Despite major changes in the red meat sector, traditional cattle and hog market cycles prevail as relevant indicators of the future.
“Cycles of the past have been driven by the biological lag between when producers receive the price signal to expand or contract their herds, and the length of time until they can actually achieve that change. Hog cycles are typically four years in duration, with beef cycles lasting ten to twelve years,” Grant explains.
“Market information is more readily available now than in the past, meaning producers respond faster with their production decisions, but markets will always involve sentiment swings from optimism to pessimism.”
Increased productivity and larger carcasses mean fewer cows and sows are required to produce the same amount of red meat domestically, rendering national cow and sow herd numbers less indicative of the current stage of the market cycle.
“Breeding herd numbers are still an indicator for industry optimism,” Grant adds, “but carcass weights are increasingly important. Higher carcass weights, as animals are on feed longer, can have a substantial impact on production.”
Preparing for the future
Stuart recognizes that the U.S. may have the upper hand with larger pork and beef production volumes and lower processing costs, but believes the Canadian industry has its own strengths to build on.
“As a smaller producer, Canada is more nimble at meeting consumer demands. For example, the Canadian beef traceability system offers a point of differentiation, and Canadian pork producers were willing to discontinue use of the growth-promoting agent ractopamine because of their strong reliance on exports. Smaller Canadian packers are also more willing to accommodate requests from overseas customers for unique meat cuts.”

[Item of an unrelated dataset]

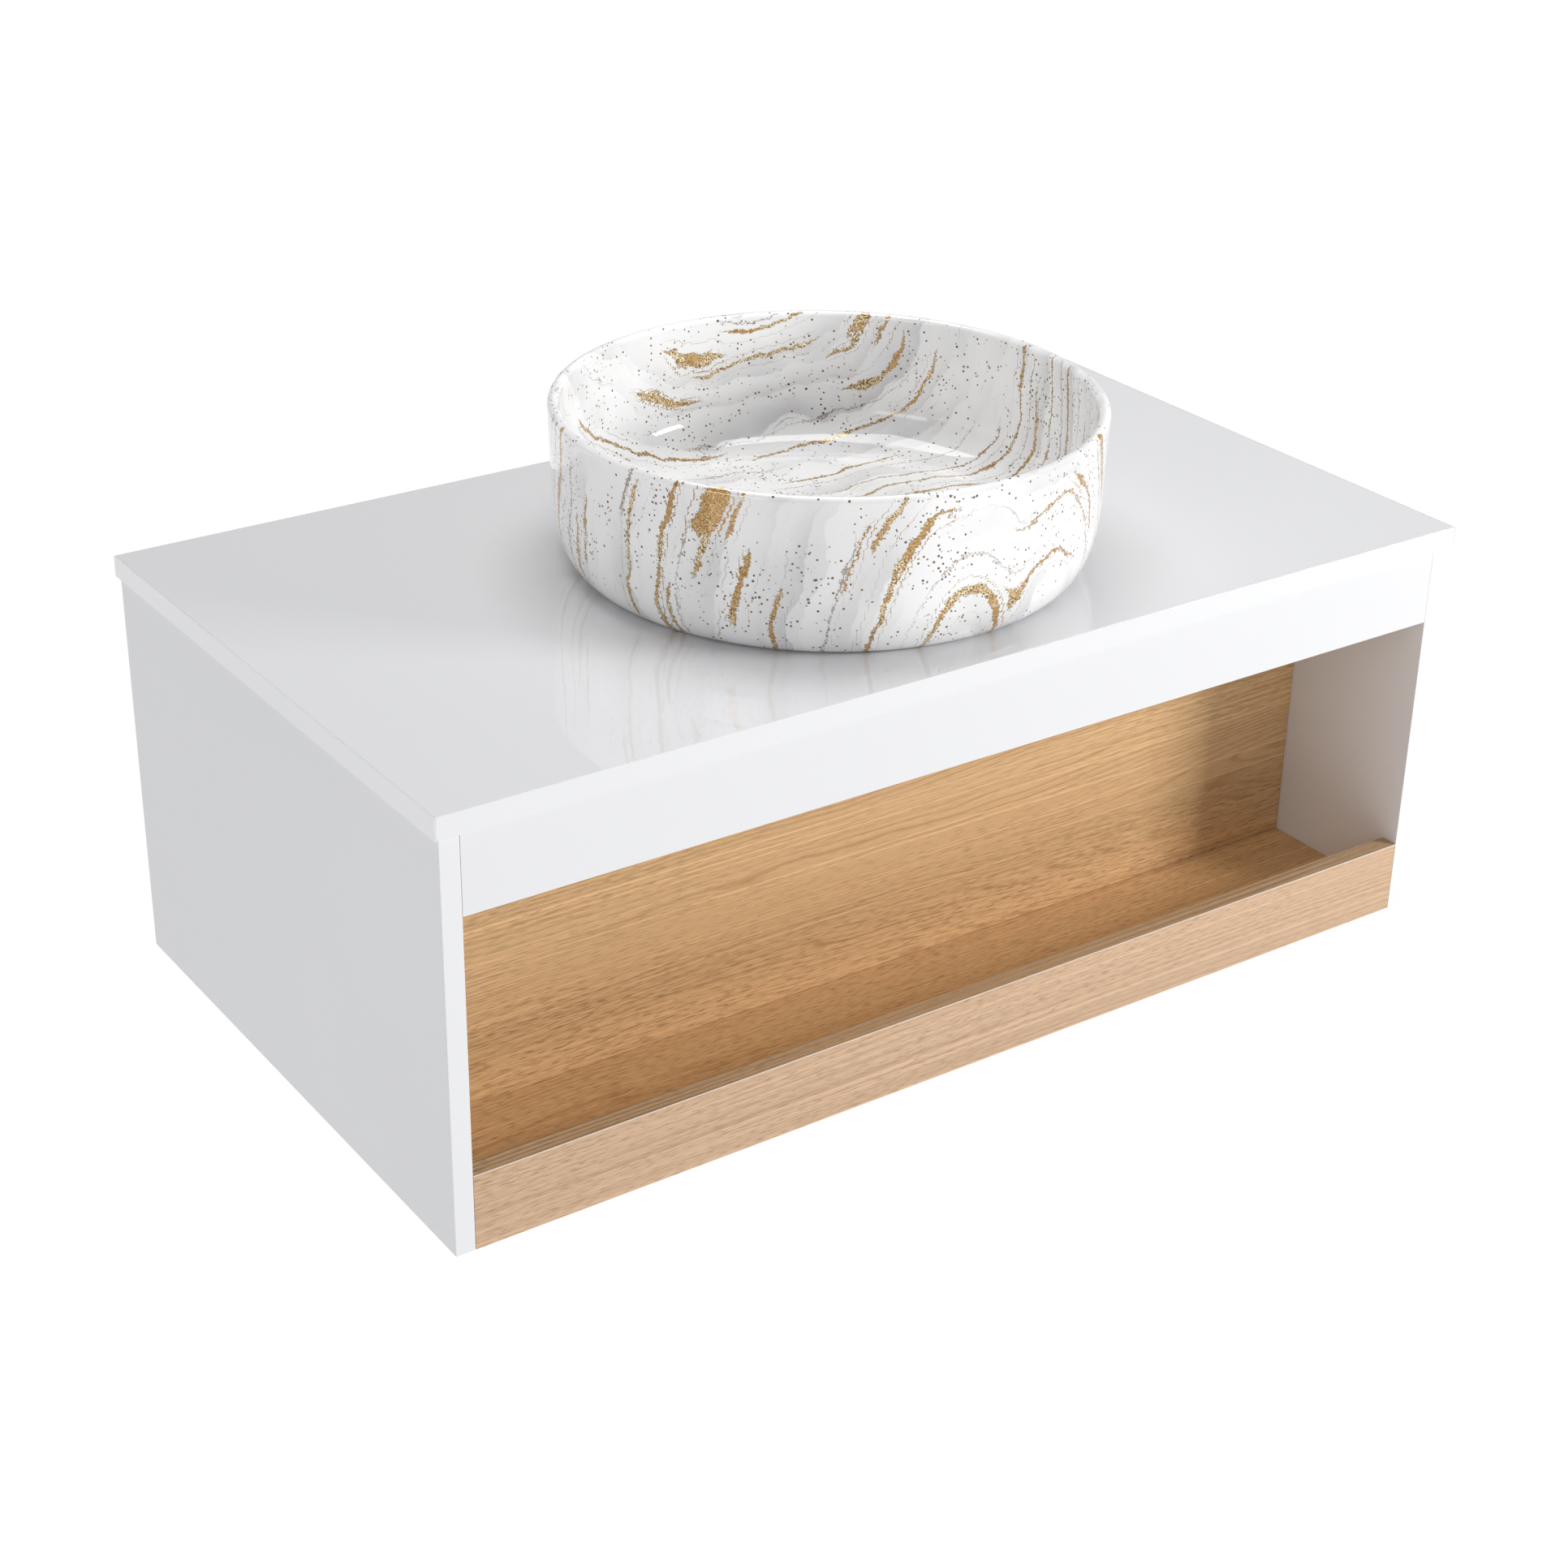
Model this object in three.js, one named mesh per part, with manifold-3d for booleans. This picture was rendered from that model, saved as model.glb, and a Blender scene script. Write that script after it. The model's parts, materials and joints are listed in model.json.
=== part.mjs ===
// A wall-hung washstand: a white cabinet with an open oak niche, a round vessel basin standing on its
// top, the basin's pop-up waste and bottle trap in the service space behind the niche, the cam fittings
// that pull the boards together, and the two adjustable hangers that hold the cabinet on a wall.
// Millimetres. +X is to the right seen from the front, +Y goes into the wall, +Z is up.
// The origin is the centre of the hanging rail's rear face, so y = 0 is the wall plane.

import * as THREE from "three";
import { mergeVertices } from "three/addons/utils/BufferGeometryUtils.js";
import Module from "manifold-3d";

const wasm = await Module();
wasm.setup();

// ---- Driving dimensions ---------------------------------------------------------------------------

const TOP = { width: 900, depth: 500, thickness: 16.5 };
const OVERHANG = { side: 4, front: 3 };
const BOARD = 15; // thickness of every cabinet board
const SIDE_HEIGHT = 320;
const FASCIA_HEIGHT = 61;
const LIP_HEIGHT = 60;
const NICHE_DEPTH = 135; // from the cabinet's front to the niche's oak back
const HANGING_RAIL_HEIGHT = 120;
const REAR_RAIL_HEIGHT = 60;
const BAND = 1; // thickness of the edge bands
const GLUE = 0.0625; // glue line between a band and its board
const SEAM = 0.25; // dry joint between two boards

// The basin's outside is a flat foot, a rounded corner, an upright wall at the waist and a fuller rim.
const BASIN = { radius: 207.5, waist: 205.4, foot: 181.5, corner: 54, height: 124, wall: 8.5 };
const BASIN_PLACE = { x: 4.5, y: -277 }; // the basin's axis
const BASIN_HOLE = 22.5; // radius of the outlet in the basin's floor
const TOP_HOLE = 23.5; // radius of the hole through the top
const WASTE = { flange: 31.5, tube: 20.5, bore: 17, below: 75 };
const TRAP = { tube: 16, wall: 2, head: 29, cup: 32, outletHeight: 150 };
const CLEARANCE = 0.4; // round pieces in their holes
const ROUND = 28; // sides of a turned piece
const SMALL_ROUND = 16; // sides of a screw or a small hole

// ---- Places worked out from them, with z = 0 at the cabinet's bottom edge -------------------------

const cabinet = {
  width: TOP.width - 2 * OVERHANG.side,
  front: OVERHANG.front - TOP.depth,
};
const halfInside = cabinet.width / 2 - BOARD;
const topUnderside = SIDE_HEIGHT;
const topFace = SIDE_HEIGHT + TOP.thickness;
const nicheBackFront = cabinet.front + NICHE_DEPTH;
const fasciaBottom = SIDE_HEIGHT - FASCIA_HEIGHT;
const railBottom = SIDE_HEIGHT - HANGING_RAIL_HEIGHT;
const originHeight = railBottom + HANGING_RAIL_HEIGHT / 2;
const boardEnd = halfInside - SEAM; // where a board stops short of a side panel
const bandInset = BAND + GLUE; // how far a banded board is set back
const sides = [["left", -1], ["right", 1]];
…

Grant encourages Canadian beef and pork producers to continue responding to market signals.
“There is no longer a homogenous group of consumers,” she explains. “Many consumers make purchases based solely on price, but others are looking for specific qualities or attributes.
“For example, in the last five years we’ve seen more focus on high quality (AAA and prime) beef production, based on price signals from the market. At the primary producer level, attributes like ‘no added hormones’ or ‘sustainable’ are growing. Substantial price premiums don’t exist for them yet, but could appear in the future,” Grant says.